Marrying capitalism with Nazism isn’t a new idea. In the 1930s, companies produced Nazi toy soldiers, clothing and plates. You could buy pocket watches, busts of Hitler, “even light bulbs with swastikas,” according to Miller-Idriss. Hitler railed against these trinkets, claiming they devalued Nazi ideology. “Out with National Kitsch!” roared a 1933 headline in the Cologne newspaper, Der Feuerreiter Köln.
Today, it’s rather disturbing to see how easily a Nazi brand has colonized Europe and Russia, though there has been some pushback. After Thor Steinar opened a store in Chemnitz, Germany, called Breivik (an homage to far-right terrorist Anders Breivik), thousands of protesters took to the streets and the store was forced to change its name.

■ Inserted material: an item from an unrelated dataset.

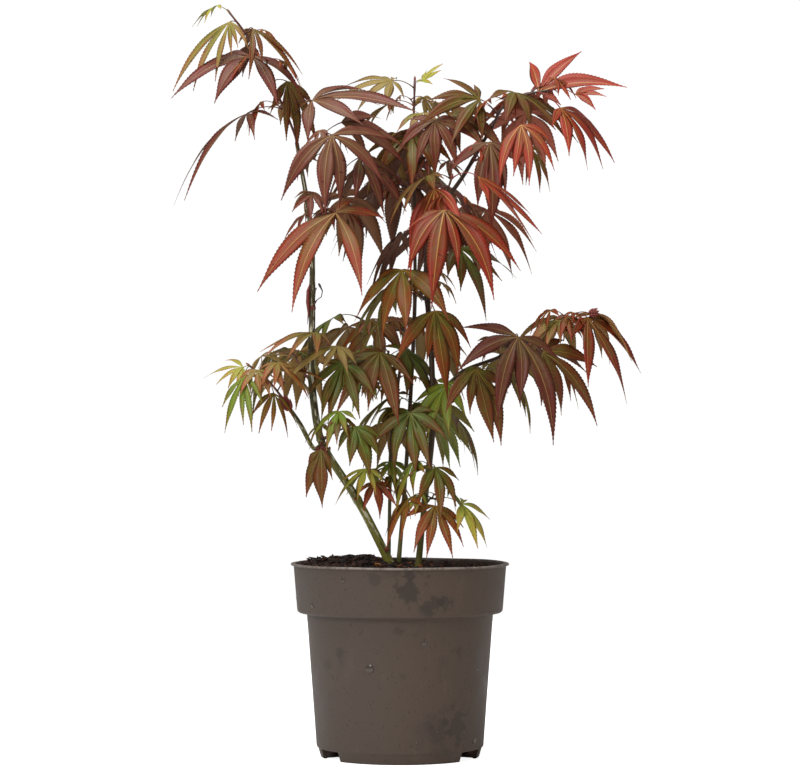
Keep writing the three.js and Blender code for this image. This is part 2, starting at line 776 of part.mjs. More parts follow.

To Miller-Idriss, though, those protests are just the start — especially here in the U.S. After incidents like Charlottesville, she’s more convinced than ever that the kind of hateful iconography Thor Steinar either outright borrows or hints at should be banned, going beyond even the German laws regarding their display and discussion.
“Having watched this evolve in the States, I can see why banning speech or iconography that’s false or dangerous is important — even if it can backfire,” she explains. “I believe that it can backfire and make some situations worse, but I also believe that there are situations when we should do it anyway.”